- [Problem to solve]: Draw out every line with the word "return" from the listing below.

- [Extracted information]:
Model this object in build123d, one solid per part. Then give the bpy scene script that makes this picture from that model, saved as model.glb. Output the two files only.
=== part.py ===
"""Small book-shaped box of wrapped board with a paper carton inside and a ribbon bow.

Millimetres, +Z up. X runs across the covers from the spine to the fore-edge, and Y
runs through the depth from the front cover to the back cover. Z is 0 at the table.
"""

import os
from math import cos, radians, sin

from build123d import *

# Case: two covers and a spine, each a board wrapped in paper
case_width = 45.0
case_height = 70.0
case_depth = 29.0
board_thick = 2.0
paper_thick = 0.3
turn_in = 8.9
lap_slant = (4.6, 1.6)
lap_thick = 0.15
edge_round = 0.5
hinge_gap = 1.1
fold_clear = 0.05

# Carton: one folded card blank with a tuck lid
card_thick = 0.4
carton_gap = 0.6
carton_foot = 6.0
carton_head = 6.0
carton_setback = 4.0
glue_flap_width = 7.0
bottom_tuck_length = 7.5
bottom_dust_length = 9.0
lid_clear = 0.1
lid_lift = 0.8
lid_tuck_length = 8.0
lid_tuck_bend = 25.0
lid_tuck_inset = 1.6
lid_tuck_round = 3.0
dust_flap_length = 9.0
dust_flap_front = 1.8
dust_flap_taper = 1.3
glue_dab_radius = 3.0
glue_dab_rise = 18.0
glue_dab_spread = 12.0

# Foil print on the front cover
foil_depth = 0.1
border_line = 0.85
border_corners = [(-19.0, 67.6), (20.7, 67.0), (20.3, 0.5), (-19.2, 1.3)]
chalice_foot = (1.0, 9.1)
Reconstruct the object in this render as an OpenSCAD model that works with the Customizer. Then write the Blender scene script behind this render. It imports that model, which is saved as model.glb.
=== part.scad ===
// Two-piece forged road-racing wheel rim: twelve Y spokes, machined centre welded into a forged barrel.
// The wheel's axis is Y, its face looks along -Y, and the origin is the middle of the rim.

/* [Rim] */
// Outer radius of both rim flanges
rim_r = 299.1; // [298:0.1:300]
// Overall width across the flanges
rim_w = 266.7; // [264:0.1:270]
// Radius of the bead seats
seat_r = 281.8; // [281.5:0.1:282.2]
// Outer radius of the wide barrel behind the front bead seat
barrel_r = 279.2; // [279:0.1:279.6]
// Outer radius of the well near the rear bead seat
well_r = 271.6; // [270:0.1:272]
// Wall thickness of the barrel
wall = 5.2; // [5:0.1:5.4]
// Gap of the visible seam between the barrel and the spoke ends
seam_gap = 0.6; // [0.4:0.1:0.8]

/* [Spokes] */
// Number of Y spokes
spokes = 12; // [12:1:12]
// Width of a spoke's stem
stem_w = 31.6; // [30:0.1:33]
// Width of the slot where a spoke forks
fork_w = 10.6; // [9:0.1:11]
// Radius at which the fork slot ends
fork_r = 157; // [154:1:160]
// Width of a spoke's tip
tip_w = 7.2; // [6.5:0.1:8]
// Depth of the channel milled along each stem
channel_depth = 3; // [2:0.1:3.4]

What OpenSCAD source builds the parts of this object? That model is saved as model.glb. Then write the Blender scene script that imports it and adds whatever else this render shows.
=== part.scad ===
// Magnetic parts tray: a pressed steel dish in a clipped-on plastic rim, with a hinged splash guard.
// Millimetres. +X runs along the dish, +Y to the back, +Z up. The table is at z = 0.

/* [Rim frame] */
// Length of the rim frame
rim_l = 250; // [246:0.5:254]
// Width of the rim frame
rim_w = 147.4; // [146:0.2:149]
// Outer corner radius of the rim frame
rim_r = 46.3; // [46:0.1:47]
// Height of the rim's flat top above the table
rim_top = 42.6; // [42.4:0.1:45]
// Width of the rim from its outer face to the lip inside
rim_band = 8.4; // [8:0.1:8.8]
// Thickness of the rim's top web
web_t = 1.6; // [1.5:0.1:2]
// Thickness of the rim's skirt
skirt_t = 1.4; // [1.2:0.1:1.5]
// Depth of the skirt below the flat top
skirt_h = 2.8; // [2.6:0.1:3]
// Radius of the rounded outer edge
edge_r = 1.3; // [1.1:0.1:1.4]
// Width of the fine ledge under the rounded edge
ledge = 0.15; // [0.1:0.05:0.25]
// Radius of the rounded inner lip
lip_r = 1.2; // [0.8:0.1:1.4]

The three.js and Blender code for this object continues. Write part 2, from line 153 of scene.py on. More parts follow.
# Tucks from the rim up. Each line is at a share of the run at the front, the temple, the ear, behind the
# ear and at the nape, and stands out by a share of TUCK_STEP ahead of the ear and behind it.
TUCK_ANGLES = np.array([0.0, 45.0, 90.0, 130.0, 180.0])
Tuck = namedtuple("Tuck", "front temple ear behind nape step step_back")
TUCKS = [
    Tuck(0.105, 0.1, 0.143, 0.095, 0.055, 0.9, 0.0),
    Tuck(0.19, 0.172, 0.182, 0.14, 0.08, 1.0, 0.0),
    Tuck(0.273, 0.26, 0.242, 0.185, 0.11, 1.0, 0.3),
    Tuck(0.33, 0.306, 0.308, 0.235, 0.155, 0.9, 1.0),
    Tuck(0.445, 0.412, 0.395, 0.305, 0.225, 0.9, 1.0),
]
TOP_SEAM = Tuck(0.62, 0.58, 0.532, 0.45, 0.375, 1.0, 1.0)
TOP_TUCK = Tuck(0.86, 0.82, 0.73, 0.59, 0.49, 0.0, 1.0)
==
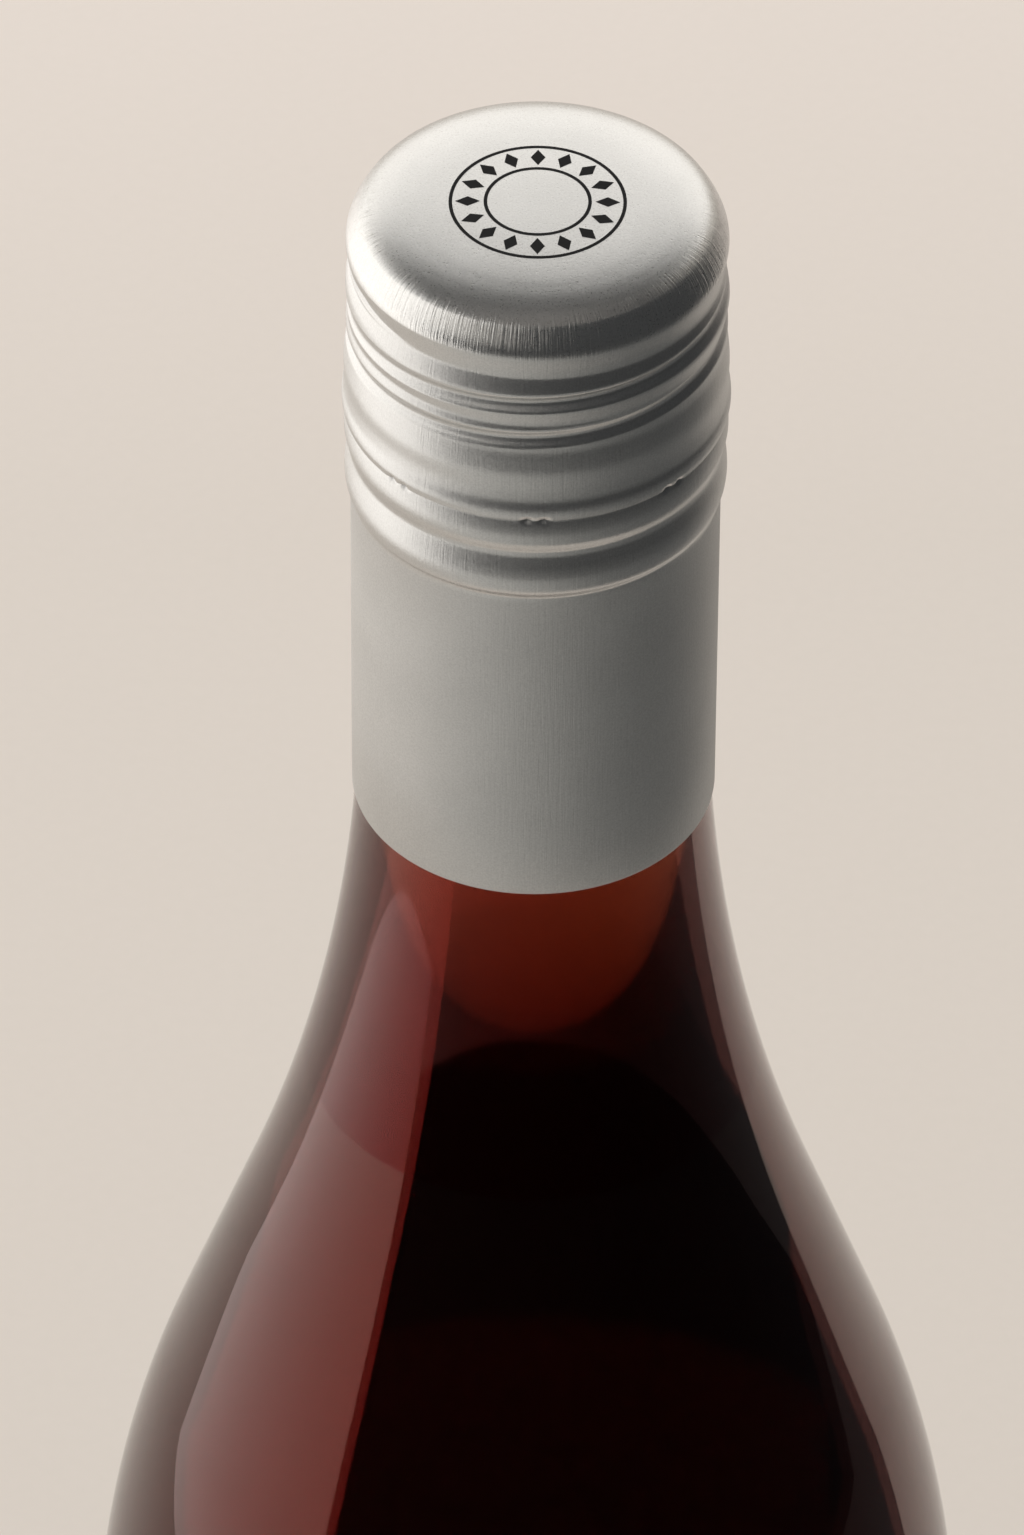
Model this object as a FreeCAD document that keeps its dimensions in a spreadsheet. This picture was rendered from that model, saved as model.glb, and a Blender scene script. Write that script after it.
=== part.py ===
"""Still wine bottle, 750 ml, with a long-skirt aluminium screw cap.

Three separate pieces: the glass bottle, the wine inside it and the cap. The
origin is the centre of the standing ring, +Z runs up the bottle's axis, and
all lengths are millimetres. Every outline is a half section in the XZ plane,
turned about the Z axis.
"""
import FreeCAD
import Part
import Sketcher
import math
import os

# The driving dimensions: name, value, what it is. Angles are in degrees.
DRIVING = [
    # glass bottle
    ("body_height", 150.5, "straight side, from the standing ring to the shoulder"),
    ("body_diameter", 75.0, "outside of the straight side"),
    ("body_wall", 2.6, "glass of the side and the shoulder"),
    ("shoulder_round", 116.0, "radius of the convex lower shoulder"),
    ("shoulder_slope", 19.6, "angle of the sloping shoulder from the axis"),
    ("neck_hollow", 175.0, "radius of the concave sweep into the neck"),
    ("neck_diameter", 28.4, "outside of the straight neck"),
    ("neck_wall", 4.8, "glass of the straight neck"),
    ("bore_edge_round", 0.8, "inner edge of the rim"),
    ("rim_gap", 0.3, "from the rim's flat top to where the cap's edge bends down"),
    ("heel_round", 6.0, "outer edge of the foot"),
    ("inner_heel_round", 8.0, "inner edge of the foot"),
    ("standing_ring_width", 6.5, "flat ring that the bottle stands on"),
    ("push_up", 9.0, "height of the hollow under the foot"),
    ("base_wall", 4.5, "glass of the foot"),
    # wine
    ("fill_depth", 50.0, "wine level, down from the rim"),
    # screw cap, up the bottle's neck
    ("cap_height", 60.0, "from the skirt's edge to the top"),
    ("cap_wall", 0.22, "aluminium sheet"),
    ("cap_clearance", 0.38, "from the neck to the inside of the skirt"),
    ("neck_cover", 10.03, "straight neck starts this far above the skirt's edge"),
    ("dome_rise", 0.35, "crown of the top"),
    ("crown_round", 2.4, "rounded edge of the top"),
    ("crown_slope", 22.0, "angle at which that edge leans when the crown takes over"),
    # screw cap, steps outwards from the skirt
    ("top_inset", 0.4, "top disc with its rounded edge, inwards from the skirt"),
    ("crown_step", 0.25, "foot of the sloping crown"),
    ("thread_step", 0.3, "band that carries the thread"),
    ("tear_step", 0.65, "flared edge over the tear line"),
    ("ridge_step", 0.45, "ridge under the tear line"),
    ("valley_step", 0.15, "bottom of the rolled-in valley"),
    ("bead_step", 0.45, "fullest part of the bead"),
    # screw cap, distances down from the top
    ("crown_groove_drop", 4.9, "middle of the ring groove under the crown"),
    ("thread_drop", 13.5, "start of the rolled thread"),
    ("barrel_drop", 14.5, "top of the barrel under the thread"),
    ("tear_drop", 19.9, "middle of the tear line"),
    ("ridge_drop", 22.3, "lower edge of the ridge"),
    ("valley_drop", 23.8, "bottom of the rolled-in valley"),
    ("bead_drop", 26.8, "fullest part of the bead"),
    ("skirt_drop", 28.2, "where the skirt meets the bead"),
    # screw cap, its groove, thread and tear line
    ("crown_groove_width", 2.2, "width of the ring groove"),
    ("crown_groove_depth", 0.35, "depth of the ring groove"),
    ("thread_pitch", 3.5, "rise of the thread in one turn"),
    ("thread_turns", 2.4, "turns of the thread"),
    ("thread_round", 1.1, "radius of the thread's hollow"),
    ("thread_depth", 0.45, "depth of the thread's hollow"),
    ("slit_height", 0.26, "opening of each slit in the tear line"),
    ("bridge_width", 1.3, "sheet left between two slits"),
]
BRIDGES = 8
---
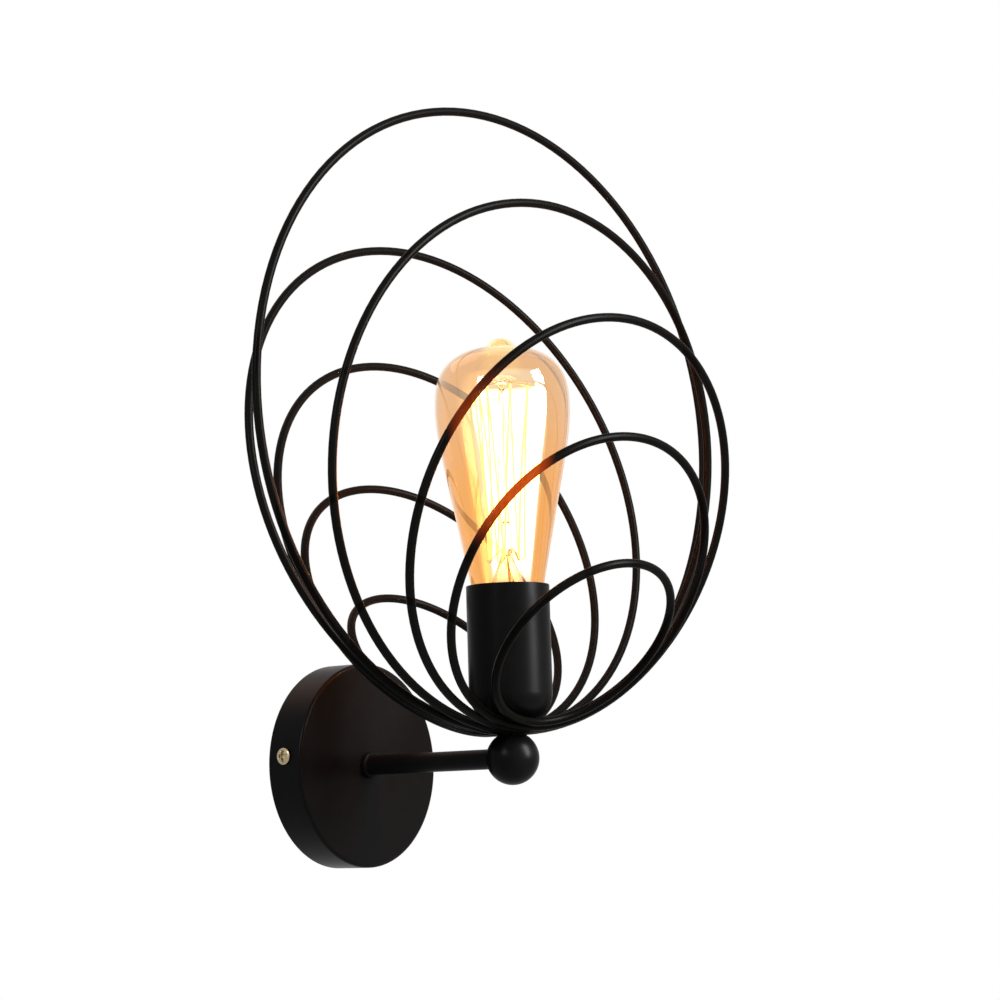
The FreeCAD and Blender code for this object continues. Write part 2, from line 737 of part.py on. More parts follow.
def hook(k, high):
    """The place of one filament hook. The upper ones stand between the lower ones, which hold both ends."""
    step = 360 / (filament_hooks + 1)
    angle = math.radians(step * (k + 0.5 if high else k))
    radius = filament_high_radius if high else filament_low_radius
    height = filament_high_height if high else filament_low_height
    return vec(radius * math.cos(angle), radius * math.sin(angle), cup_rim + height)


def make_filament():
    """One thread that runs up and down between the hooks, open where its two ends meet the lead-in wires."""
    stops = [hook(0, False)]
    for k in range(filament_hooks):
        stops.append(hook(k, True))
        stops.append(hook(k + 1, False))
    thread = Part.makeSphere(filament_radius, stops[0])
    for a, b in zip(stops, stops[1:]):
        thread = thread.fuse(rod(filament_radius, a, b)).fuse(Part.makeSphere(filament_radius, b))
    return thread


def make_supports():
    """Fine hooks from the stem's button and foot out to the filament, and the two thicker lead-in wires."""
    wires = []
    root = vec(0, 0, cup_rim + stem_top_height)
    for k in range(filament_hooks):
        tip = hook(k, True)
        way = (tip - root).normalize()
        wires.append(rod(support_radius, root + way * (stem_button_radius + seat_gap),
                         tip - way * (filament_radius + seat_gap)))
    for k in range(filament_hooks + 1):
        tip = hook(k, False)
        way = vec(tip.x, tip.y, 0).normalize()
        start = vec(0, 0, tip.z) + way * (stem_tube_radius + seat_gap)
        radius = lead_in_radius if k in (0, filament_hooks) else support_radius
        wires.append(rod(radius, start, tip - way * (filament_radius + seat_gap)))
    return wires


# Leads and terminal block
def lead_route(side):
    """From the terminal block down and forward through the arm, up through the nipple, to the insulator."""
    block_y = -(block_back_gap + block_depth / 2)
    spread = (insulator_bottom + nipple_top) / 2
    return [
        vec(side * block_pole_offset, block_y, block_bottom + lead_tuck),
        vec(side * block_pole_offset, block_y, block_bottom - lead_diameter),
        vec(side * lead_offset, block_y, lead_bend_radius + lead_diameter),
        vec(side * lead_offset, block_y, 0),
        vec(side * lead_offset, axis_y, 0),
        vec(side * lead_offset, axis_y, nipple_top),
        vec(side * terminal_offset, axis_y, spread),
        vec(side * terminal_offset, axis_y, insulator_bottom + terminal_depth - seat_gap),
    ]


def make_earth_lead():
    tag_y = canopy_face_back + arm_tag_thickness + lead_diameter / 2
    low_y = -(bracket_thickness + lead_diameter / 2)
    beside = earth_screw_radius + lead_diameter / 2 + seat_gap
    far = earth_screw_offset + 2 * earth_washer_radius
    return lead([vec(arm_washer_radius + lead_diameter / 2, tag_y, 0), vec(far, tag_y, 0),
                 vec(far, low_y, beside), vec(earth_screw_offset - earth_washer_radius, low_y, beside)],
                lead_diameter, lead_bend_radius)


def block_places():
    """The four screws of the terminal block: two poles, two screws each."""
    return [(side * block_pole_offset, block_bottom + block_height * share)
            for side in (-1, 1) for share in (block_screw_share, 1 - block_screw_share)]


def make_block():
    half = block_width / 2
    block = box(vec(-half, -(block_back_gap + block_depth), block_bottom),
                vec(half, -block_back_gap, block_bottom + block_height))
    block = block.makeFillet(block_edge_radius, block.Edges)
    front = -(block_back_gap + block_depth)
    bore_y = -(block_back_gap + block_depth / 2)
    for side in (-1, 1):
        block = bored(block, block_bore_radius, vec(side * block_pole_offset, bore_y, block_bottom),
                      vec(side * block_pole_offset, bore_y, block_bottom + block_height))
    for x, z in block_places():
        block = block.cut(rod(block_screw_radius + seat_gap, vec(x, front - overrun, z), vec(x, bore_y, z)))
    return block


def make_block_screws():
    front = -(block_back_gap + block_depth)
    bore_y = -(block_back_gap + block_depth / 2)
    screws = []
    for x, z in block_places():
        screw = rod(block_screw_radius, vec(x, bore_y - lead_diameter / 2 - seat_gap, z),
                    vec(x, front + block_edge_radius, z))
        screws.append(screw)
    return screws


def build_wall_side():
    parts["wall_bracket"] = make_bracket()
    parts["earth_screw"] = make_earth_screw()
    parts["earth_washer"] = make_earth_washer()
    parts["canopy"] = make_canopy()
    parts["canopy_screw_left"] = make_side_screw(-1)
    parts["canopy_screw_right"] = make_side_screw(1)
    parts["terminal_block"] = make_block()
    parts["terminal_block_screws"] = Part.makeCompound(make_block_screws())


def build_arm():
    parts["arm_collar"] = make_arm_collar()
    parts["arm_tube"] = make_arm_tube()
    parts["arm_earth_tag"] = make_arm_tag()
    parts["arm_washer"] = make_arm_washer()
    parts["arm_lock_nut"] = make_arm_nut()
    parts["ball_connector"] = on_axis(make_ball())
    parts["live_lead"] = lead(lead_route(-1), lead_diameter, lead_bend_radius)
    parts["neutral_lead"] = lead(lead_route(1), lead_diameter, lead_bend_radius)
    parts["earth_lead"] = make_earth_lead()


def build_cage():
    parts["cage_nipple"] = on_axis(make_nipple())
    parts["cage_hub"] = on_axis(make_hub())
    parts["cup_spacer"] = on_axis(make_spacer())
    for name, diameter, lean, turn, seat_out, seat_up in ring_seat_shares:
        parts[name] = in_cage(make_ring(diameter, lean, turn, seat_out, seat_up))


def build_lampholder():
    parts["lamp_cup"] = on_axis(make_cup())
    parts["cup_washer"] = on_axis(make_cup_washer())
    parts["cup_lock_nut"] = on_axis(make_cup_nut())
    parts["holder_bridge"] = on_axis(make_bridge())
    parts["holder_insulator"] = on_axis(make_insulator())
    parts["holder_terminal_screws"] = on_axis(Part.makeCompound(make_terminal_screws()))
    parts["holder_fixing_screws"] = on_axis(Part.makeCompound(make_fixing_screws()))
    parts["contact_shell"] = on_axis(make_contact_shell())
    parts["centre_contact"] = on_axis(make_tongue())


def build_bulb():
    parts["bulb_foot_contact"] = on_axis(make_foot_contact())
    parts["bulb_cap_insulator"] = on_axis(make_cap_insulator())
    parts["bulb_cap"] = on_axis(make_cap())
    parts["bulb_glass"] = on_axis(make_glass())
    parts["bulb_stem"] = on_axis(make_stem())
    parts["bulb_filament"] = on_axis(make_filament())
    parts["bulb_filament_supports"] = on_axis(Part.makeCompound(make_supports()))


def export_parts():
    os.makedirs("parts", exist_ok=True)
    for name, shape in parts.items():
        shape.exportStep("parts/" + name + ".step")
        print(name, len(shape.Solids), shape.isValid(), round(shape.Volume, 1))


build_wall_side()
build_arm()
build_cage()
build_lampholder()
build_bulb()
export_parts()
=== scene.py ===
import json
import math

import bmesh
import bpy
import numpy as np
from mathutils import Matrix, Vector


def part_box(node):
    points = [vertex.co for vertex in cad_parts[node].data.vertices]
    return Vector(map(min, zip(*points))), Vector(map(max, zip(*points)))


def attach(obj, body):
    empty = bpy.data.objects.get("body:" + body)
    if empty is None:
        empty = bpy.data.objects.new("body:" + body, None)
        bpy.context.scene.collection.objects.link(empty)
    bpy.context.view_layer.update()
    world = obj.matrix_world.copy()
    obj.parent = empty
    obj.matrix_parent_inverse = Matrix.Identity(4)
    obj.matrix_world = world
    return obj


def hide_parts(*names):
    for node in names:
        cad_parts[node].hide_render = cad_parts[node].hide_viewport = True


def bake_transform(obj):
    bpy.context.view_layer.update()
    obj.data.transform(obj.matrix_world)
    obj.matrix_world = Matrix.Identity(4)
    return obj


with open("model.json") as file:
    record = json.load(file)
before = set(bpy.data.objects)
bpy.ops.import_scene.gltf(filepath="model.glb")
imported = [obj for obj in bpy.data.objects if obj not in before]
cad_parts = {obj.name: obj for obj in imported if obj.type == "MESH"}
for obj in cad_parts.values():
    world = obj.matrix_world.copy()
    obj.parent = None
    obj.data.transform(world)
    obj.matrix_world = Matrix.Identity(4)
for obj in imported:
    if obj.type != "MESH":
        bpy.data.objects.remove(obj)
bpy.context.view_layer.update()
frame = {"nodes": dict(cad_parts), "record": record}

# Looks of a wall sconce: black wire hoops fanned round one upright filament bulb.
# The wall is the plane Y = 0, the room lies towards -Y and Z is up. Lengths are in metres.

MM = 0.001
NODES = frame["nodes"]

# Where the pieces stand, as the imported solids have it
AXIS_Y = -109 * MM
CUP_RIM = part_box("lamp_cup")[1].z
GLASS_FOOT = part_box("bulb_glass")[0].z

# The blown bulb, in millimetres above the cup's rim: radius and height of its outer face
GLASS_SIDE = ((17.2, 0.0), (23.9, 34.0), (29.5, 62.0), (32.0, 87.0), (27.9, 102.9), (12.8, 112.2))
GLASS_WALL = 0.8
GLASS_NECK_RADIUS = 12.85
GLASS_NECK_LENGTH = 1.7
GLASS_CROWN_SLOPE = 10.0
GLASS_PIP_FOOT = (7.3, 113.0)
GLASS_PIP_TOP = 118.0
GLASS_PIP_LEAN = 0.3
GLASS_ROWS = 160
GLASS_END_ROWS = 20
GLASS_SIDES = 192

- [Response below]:
    return vec(radius * math.cos(angle), radius * math.sin(angle), cup_rim + height)
    return thread
    return wires
    return [
    return lead([vec(arm_washer_radius + lead_diameter / 2, tag_y, 0), vec(far, tag_y, 0),
    return [(side * block_pole_offset, block_bottom + block_height * share)
    return block
    return screws
    return Vector(map(min, zip(*points))), Vector(map(max, zip(*points)))
    return obj
    return obj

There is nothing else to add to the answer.